The concept resembles the evolution of cloud computing. Early cloud adoption faced skepticism around security and governance. Over time, infrastructure layers emerged that made organizations comfortable trusting external systems with critical workloads.
AI agents may follow a similar trajectory.
Companies like Clawvisor are attempting to build the trust infrastructure necessary for that transition.
Could Authorization Become the Most Important Layer in Agentic AI?
As AI systems gain autonomy, authorization may become one of the defining technical challenges of the decade.
The issue is no longer whether AI agents can perform tasks. Increasingly, they can.
The real question is whether they can be trusted to operate safely at scale.
Clawvisor’s thesis is that trust cannot depend solely on the intelligence or reliability of the model itself. Instead, it must come from strong external enforcement systems that constrain behavior, monitor actions, and prevent dangerous deviations.
This philosophy shifts AI safety from abstract theoretical debates into practical infrastructure.
Rather than waiting for perfectly aligned AI systems, Clawvisor focuses on building mechanisms that reduce risk in the real world today.
As businesses continue exploring agent-driven workflows, platforms that provide oversight, policy enforcement, auditing, and secure authorization may become as important as the agents themselves.
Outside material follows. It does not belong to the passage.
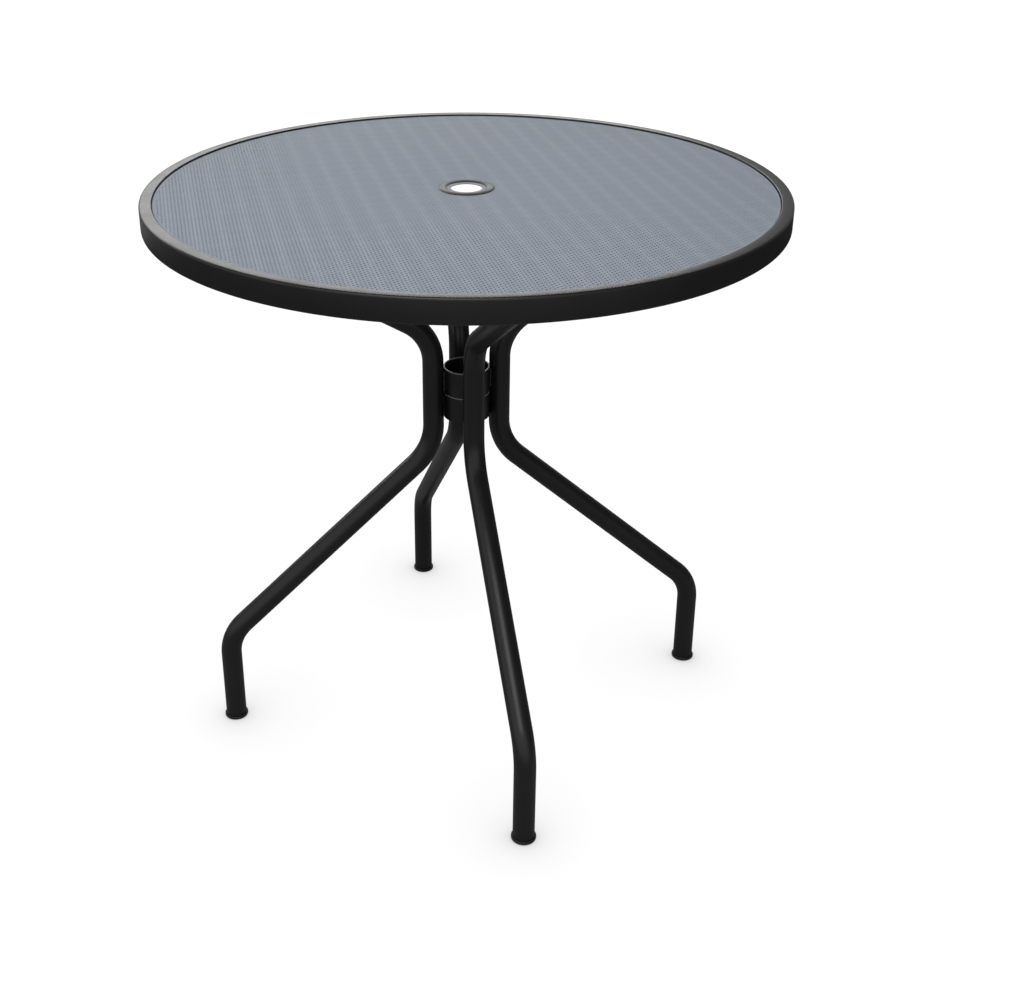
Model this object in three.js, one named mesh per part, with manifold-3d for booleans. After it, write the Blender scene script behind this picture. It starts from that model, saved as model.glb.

For now, Clawvisor remains an early-stage startup with a small team and an ambitious vision. But the problem it is addressing sits at the center of one of the most significant technological transitions currently underway.
If autonomous AI agents are going to become part of everyday life, companies will need systems that allow people to benefit from automation without surrendering control.
That is the future Clawvisor is attempting to build.